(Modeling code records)
↓↓↓
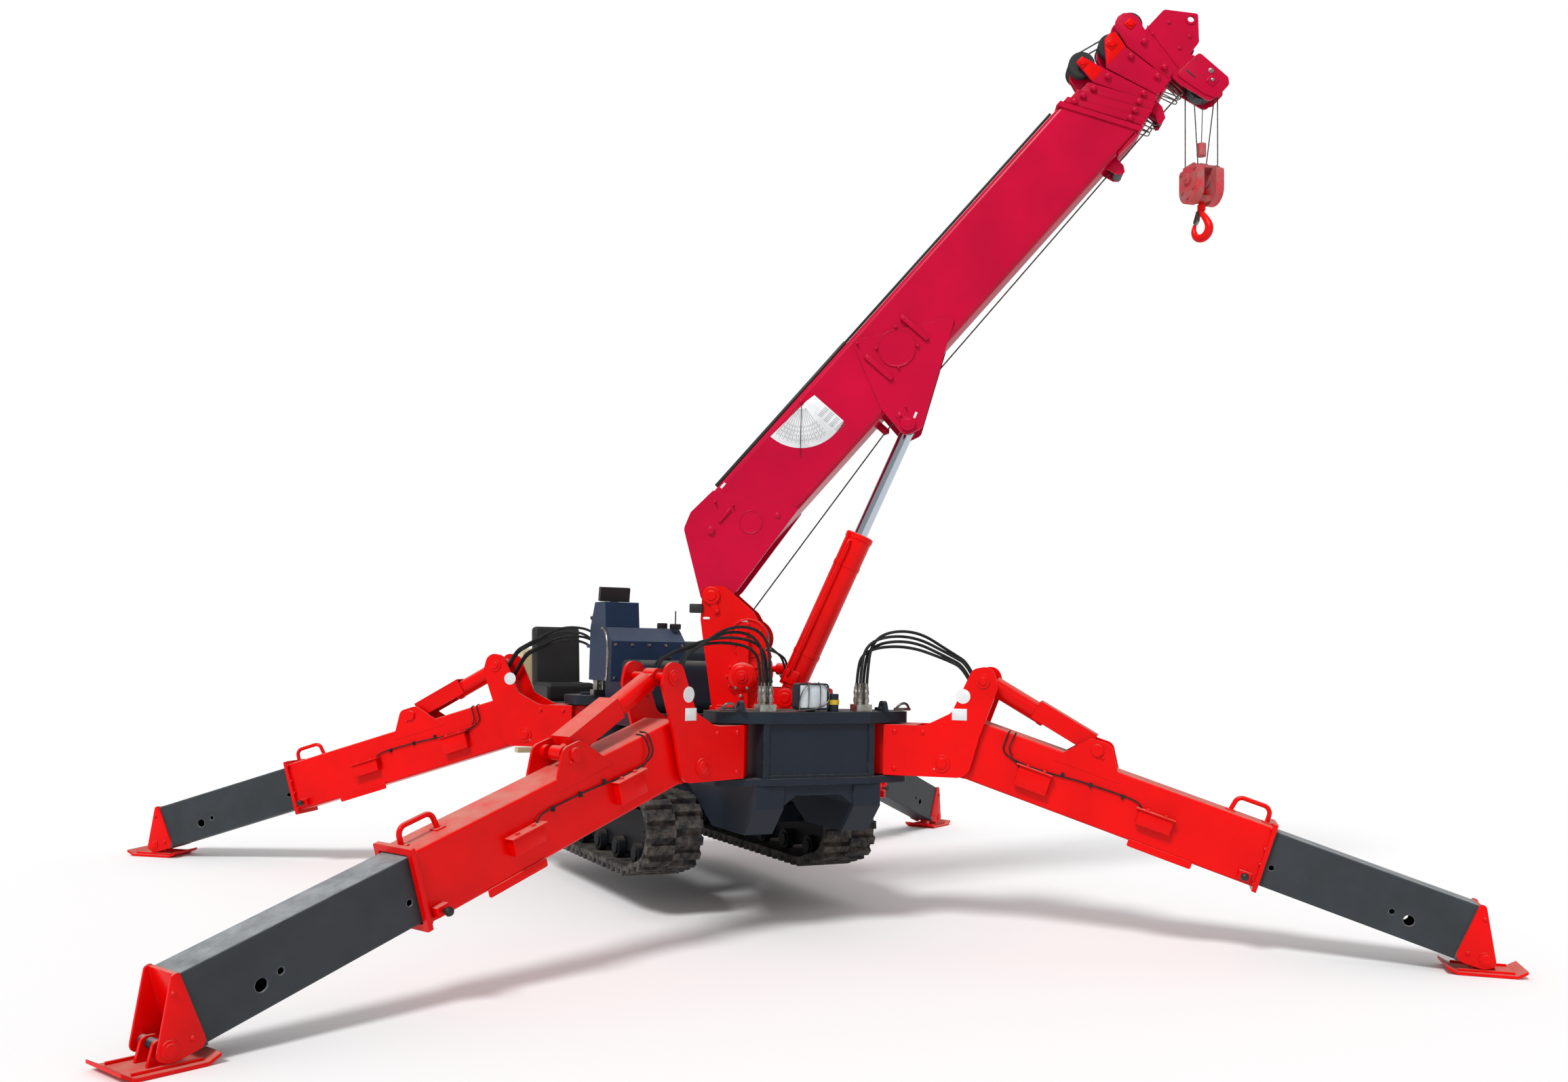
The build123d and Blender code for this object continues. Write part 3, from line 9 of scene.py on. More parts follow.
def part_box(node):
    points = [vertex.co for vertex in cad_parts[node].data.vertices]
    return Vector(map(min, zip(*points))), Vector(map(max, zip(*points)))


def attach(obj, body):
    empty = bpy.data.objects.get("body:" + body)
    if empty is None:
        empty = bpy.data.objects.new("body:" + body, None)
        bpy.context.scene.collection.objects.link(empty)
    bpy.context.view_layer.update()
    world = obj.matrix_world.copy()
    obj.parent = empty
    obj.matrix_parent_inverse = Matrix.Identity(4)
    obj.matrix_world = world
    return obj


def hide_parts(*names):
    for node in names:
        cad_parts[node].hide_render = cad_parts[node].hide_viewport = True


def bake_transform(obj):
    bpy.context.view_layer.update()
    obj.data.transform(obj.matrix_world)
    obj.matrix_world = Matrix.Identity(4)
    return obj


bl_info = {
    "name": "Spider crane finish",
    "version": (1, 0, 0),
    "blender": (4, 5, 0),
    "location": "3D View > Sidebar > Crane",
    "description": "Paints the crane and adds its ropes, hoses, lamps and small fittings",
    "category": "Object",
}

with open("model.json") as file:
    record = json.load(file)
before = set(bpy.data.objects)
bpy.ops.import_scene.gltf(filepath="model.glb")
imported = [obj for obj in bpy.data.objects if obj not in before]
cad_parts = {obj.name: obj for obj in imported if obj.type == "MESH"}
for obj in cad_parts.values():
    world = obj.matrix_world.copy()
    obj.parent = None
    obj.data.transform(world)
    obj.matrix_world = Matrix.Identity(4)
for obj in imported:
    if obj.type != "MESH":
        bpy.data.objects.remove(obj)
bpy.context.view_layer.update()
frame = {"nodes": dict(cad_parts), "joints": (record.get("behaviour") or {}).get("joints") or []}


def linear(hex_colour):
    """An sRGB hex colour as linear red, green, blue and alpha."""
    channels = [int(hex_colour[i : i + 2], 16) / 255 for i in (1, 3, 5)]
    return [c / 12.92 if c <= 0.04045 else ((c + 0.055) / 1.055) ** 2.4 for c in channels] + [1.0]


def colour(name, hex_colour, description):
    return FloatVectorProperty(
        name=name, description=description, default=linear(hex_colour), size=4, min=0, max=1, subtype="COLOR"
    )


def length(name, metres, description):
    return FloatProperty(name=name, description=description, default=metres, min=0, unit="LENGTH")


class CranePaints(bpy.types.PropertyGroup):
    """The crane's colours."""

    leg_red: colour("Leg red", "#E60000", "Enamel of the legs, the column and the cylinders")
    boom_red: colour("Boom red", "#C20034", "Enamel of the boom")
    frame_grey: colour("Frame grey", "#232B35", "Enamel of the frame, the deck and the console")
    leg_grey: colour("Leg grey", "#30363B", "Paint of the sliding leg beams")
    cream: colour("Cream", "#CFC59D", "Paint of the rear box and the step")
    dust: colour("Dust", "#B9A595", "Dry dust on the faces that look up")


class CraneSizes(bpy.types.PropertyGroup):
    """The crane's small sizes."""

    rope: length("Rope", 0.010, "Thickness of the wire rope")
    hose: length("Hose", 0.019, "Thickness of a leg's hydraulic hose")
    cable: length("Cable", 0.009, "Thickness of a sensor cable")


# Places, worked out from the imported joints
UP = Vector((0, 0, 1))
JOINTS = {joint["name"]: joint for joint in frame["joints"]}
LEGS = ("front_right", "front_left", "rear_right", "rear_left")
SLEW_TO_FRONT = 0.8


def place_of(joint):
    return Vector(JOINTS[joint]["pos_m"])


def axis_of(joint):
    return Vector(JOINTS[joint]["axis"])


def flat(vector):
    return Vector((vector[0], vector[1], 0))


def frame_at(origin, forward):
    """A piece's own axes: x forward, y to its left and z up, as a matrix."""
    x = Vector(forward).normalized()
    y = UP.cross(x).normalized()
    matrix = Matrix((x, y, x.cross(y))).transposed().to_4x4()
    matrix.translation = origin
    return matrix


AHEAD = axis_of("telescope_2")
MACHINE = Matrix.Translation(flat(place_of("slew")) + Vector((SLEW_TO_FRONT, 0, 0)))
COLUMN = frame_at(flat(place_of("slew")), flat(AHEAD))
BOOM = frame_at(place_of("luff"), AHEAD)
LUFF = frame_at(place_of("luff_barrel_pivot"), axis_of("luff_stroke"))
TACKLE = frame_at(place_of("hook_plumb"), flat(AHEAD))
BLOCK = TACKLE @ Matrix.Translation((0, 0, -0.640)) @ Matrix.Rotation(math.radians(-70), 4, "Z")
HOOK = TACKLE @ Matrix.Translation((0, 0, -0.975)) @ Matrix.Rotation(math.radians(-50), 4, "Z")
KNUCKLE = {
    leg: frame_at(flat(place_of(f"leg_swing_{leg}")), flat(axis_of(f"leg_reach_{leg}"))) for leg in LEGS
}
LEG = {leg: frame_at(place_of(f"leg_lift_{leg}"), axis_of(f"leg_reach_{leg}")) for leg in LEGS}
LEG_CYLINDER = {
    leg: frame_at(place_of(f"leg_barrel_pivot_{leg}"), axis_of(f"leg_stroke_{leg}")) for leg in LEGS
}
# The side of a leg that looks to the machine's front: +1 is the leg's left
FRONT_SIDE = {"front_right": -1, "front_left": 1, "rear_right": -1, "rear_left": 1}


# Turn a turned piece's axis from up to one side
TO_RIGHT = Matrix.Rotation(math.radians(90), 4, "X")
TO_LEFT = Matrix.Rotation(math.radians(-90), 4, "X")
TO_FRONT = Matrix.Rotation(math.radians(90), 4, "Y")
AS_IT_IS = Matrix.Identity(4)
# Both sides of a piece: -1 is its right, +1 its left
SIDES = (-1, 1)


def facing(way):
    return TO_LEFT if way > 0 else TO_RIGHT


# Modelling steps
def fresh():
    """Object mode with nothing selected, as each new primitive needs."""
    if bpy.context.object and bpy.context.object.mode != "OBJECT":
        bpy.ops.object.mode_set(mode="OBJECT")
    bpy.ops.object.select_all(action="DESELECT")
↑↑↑
↓↓↓
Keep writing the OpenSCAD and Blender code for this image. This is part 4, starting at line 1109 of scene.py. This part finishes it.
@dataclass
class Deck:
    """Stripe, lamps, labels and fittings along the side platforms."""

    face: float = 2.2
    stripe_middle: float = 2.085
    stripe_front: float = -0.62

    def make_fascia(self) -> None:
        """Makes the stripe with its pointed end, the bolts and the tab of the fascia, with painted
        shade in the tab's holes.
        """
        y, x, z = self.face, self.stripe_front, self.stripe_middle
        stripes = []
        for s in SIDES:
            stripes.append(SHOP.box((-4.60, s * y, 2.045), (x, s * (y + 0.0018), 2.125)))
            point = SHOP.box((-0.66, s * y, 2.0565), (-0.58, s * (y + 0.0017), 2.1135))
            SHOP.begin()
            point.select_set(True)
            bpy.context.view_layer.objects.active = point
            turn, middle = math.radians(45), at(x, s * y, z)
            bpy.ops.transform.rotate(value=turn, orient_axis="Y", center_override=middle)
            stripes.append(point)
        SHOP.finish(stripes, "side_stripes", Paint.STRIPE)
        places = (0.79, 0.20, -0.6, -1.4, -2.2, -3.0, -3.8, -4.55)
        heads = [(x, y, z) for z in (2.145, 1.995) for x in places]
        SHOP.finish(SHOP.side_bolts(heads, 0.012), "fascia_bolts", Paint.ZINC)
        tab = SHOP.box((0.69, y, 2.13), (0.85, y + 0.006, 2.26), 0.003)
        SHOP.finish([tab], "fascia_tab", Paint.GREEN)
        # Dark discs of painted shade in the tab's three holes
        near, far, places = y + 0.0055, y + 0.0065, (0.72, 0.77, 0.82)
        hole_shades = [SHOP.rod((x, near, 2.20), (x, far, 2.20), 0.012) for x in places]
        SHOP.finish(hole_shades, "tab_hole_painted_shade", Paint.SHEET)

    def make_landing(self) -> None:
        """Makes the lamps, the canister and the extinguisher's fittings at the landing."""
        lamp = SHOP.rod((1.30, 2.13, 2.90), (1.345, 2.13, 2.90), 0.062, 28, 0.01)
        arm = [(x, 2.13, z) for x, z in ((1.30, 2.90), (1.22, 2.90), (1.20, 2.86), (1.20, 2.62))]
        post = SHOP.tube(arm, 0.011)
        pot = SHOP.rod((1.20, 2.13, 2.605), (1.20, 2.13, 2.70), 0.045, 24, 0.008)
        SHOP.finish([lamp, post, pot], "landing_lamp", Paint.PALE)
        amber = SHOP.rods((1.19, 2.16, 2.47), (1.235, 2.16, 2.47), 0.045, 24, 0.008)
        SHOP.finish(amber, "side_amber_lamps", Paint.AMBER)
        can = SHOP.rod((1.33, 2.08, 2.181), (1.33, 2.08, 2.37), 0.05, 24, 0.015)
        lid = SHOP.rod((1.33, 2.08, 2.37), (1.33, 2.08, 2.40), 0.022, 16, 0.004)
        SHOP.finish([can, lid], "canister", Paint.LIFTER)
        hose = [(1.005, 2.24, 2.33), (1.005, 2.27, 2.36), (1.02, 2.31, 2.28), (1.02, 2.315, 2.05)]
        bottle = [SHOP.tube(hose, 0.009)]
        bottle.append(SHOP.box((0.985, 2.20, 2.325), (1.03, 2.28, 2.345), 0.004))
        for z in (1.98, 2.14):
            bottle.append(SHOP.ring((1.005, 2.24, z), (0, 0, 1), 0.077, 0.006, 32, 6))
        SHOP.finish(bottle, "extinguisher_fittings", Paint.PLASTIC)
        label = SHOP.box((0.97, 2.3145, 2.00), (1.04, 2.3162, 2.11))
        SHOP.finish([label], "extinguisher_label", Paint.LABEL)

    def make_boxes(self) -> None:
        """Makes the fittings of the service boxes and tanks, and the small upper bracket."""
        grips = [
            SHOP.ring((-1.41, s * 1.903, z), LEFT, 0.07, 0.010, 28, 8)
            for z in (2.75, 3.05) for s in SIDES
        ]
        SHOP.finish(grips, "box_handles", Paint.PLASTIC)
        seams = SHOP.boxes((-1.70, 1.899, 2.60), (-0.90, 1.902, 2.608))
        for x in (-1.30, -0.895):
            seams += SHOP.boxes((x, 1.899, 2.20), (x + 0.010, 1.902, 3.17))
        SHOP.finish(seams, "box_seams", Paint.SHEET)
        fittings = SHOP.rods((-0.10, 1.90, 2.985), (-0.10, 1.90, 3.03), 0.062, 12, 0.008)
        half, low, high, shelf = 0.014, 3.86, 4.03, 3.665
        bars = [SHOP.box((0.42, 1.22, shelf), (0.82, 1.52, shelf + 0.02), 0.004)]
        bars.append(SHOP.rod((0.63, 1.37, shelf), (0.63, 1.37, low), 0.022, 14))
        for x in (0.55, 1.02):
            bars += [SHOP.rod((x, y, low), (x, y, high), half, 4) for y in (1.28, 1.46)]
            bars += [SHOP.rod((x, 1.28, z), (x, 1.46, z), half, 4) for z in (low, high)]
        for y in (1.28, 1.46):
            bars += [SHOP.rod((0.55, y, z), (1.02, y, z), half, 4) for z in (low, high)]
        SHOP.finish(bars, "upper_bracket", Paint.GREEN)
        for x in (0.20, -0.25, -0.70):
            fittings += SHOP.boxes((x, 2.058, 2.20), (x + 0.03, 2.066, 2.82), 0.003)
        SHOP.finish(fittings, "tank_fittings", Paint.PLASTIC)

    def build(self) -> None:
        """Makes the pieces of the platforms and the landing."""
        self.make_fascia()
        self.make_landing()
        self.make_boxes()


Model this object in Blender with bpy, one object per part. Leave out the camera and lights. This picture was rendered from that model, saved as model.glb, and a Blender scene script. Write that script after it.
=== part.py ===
↑↑↑
↓↓↓
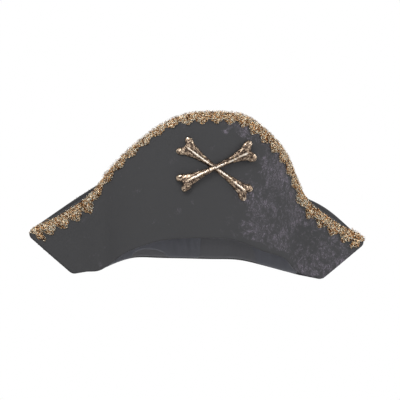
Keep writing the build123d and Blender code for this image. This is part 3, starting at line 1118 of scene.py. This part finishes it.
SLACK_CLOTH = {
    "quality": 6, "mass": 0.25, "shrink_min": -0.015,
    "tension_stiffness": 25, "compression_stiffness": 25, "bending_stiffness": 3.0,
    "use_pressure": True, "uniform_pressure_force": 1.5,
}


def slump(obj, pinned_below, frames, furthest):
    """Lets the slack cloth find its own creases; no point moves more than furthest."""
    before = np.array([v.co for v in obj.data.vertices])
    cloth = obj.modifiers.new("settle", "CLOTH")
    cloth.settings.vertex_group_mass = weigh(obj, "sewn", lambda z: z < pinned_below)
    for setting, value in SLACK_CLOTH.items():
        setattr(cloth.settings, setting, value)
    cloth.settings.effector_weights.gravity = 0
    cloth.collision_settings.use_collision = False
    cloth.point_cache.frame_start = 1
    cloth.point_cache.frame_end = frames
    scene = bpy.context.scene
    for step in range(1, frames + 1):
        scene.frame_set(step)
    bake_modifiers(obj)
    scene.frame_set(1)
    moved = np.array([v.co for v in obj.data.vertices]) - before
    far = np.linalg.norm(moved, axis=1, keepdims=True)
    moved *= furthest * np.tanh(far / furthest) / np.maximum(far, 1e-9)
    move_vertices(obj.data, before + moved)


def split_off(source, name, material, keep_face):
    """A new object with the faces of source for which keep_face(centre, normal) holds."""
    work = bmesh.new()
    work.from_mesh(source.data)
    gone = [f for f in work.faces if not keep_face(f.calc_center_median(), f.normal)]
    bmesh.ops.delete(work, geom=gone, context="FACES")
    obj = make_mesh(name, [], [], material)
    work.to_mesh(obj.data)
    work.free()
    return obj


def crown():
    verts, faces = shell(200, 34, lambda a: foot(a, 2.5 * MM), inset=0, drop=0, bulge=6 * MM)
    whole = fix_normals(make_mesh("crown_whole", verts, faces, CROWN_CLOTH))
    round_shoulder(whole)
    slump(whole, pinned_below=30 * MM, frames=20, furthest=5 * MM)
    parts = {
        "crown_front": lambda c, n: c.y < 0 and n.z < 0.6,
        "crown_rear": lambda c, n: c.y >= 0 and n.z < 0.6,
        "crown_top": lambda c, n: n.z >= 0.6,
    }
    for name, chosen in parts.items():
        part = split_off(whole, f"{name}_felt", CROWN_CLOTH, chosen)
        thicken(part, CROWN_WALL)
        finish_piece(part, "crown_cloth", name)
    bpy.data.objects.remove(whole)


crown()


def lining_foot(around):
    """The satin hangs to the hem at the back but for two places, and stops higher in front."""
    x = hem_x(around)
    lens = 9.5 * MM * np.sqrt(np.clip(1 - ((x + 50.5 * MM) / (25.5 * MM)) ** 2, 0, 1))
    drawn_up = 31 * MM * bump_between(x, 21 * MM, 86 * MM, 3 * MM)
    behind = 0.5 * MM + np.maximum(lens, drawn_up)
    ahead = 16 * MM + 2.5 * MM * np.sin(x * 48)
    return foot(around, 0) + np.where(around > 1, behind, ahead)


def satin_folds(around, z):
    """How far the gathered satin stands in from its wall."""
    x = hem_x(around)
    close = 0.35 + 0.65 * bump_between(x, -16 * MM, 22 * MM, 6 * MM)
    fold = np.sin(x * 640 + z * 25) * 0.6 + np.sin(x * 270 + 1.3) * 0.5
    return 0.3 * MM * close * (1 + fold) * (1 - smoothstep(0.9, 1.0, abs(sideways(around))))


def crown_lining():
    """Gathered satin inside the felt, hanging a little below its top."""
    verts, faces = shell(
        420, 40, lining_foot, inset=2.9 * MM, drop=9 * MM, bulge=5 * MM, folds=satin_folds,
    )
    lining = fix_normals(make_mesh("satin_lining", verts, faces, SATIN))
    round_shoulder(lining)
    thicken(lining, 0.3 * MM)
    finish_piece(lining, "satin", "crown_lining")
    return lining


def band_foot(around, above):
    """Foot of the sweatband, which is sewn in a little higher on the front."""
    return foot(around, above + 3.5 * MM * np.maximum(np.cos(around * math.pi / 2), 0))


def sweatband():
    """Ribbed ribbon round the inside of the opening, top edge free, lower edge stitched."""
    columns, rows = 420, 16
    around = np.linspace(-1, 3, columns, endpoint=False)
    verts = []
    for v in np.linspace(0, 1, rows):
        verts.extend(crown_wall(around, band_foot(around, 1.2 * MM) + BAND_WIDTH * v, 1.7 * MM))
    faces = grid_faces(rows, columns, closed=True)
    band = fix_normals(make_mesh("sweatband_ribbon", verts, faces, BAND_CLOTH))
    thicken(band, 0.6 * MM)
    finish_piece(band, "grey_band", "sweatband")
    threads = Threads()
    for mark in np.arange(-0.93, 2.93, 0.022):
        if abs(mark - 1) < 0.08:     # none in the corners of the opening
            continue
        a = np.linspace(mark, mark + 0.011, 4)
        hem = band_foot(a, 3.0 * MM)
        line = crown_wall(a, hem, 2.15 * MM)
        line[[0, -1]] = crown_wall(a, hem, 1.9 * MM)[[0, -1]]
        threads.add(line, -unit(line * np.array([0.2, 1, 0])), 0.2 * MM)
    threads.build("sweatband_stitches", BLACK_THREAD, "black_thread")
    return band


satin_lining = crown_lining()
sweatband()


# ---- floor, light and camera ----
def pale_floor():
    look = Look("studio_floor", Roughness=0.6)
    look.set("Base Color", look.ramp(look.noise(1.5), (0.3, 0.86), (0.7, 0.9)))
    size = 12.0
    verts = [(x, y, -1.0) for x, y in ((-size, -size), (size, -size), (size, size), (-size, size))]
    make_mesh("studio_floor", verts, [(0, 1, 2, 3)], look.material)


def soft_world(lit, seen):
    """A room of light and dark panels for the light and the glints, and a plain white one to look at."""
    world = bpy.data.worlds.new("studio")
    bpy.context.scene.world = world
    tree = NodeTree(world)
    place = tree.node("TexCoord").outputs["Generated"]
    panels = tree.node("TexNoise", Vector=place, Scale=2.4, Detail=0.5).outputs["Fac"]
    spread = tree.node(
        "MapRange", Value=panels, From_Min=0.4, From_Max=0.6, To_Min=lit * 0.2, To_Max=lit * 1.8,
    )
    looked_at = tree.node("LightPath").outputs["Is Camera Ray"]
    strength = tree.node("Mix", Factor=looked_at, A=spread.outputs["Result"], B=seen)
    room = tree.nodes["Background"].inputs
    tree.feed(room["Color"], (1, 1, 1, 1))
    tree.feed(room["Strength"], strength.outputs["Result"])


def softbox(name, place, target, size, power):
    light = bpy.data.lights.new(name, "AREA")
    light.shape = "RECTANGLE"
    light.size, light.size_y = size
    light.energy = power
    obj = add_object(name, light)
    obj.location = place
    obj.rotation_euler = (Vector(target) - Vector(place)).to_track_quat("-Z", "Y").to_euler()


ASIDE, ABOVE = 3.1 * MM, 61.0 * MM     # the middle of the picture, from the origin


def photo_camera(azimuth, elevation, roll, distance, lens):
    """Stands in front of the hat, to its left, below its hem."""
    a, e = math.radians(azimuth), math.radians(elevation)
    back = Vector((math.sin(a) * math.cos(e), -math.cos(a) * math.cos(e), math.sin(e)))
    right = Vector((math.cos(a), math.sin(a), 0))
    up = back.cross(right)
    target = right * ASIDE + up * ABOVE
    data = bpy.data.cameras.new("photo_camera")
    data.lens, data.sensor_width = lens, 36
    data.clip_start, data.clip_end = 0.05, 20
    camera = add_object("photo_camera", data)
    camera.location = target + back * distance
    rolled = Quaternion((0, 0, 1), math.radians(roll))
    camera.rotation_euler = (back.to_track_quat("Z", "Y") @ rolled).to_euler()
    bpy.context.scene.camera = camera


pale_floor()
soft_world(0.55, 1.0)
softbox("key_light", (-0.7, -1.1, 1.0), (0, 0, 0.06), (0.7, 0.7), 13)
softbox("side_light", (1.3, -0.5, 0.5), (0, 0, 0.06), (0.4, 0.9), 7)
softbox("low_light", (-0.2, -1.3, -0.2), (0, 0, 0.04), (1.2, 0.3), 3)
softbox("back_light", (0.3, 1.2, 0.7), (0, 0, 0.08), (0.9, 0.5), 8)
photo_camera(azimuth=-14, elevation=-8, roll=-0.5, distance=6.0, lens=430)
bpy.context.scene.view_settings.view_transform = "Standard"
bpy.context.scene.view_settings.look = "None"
↑↑↑
▸ What is being asked
Provide an exact reproduction of only those lines that start at the line containing "The build123d and Blender code for this object" and end at the line containing "points = [vertex.co", inclusive.

▸ Correct answer
The build123d and Blender code for this object continues. Write part 3, from line 9 of scene.py on. More parts follow.
def part_box(node):
    points = [vertex.co for vertex in cad_parts[node].data.vertices]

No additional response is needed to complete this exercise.